Friday, August 17, 2012

ANCIENT LIGHT


TITLE: ANCIENT LIGHT
AUTHOR: JOHN BANVILLE
Pages: 245
Date: 16/08/2012
Grade: 4-
Library


Alexander Cleave is an actor who thinks he has retired and spends a lot of his time in his tiny attic office, writing about the past and remembering his first love.

Billy Gray was my best friend and I fell in love with his mother.”

Alex Cleave was only fifteen years old when his unlikely five month long affair with Mrs Gray started. Now in his sixties he thinks back on the stolen moments, the illicit meetings, his jealousies and the way it all ended. But even as he is writing down his memories he is aware that he is not recalling the affair the way it actually happened. Why does he place the affair during autumn when he knows for sure that it took place over the course of a very hot summer in 1950’s Ireland? In fact, is anything he remembers about this passionate time true to what actually happened or is most of it the product of his imagination and the lapse of time?
And these are not the only memories coming back to him. Thrown in with the recollections of his teenage sexual awakening are the heartbreaking memories of his daughter’s suicide, ten years ago. A suicide that was never properly explained for him and his wife and took place in a location they didn’t even know there daughter had travelled to.
When Alex is offered a role in a biopic movie his present and his daughter’s suicide appear to collide, leading to a sort of pilgrimage that won’t resolve anything.

This is a book written in the most beautiful language and filled with deep reflections and philosophies. This is also a most fascinating story. The descriptions of fifteen year old Alex and his feelings when he is in the middle of his affair with the mother of his best friend are so life-like that the reader can almost experience them with the boy.
This is a story about love; discovering love, enjoying it, losing it and coping with the aftermath. This is also a story about memory and how unreliable it is.
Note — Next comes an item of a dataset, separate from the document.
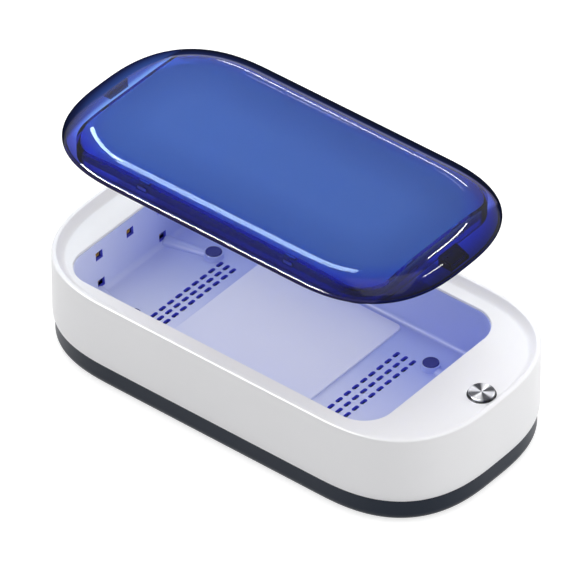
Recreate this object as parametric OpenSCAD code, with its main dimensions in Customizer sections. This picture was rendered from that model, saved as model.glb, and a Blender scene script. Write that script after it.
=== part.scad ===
// UV sanitizer box for phones: a white housing on a dark tray, a lit chamber inside it and a lift-off lid.
// Millimetres. +Z is up, +X points to the button end and -Y is the front.
// Origin: centre of the housing's outline, on the surface that the feet stand on.
// The lid is drawn held above the box by lid_lift. Closed, it sits on the ledge inside the lip.

/* [Housing] */
// Length of the housing
body_l = 226; // [216:1:250]
// Width of the housing
body_w = 116; // [112:1:130]
// Height of the lip above the ground
body_h = 46.6; // [45:0.2:57]
// Reach of the housing's rounded corners along each side
body_r = 55.4; // [48:0.2:56]
// Squareness of the housing's corners, where 2 is a circle
body_p = 2.6; // [2.2:0.05:2.8]
// Wall of the housing
body_wall = 2.4; // [2:0.1:2.8]
// Thickness of the ledge that the lid rests on
ledge_t = 2.4; // [2:0.1:3]
// Drop from the lip to the ledge
ledge_drop = 3.6; // [3:0.1:4.4]
// Width of the lip, down to the foot of its inner slope
lip_w = 5.7; // [5.3:0.1:6]
// Width of the lip's top, out from its inner slope
lip_top = 2.3; // [1.8:0.1:2.6]
// Height of the seam between the housing and the tray
seam_z = 12; // [11.4:0.2:13]
// How far the housing draws in at the seam
seam_inset = 1.1; // [0.6:0.1:1.2]

/* [Tray] */
// Gap that the feet leave under the tray
foot_gap = 0.8; // [0.5:0.1:1.5]
// Floor of the tray
tray_floor = 2.4; // [2:0.1:3]
// Width of the rounding under the tray
tray_round_w = 3; // [2:0.1:4]
// Height of the rounding under the tray
tray_round_h = 4; // [3:0.1:6]
// Height of the tongue that locates the housing on the tray
tongue_h = 2.4; // [1.5:0.1:3]
// Thickness of that tongue
tongue_t = 1.2; // [1:0.1:1.6]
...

“I cannot tell whether they are memories or inventions. Not that there is much difference between the two, if indeed there is any difference at all. Some say that without realising it we make it all up as we go along, embroidering and embellishing, and I am inclined to credit it, for Madam Memory is a great and subtle dissembler.”

However, this is a very literary novel in so far that it deals with thoughts, feelings and perceptions more than with action. And for me this kept the story at arms-length. I never really got into the story, never felt any connection to any of the characters and always felt like a distant observer to some vague, not fully illuminated, drama.
And that is part of the reason I can’t say I loved this book. Another reason is that there were quite a few unanswered questions by the time the book ends. And while that is completely realistic measured against real life, I do prefer my fiction to come to a more straight-forward conclusion.
I enjoyed this book, and greatly admire the writing skills of John Banville, but I just couldn’t love the story.